— Data excerpt —

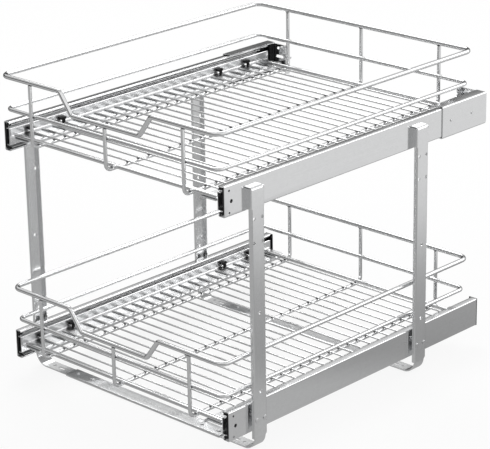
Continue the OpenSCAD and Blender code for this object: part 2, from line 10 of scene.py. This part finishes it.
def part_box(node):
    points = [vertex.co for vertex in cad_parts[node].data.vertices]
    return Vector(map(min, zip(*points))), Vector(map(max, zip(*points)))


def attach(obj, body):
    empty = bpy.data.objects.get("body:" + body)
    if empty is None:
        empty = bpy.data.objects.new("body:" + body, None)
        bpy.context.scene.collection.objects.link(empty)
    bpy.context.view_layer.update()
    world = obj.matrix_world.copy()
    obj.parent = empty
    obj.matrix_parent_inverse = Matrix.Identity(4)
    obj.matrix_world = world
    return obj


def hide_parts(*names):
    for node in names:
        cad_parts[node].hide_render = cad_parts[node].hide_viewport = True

— Brief —
In how many lines does the word "empty" appear? Respond with the number alone.

— Worked solution —
5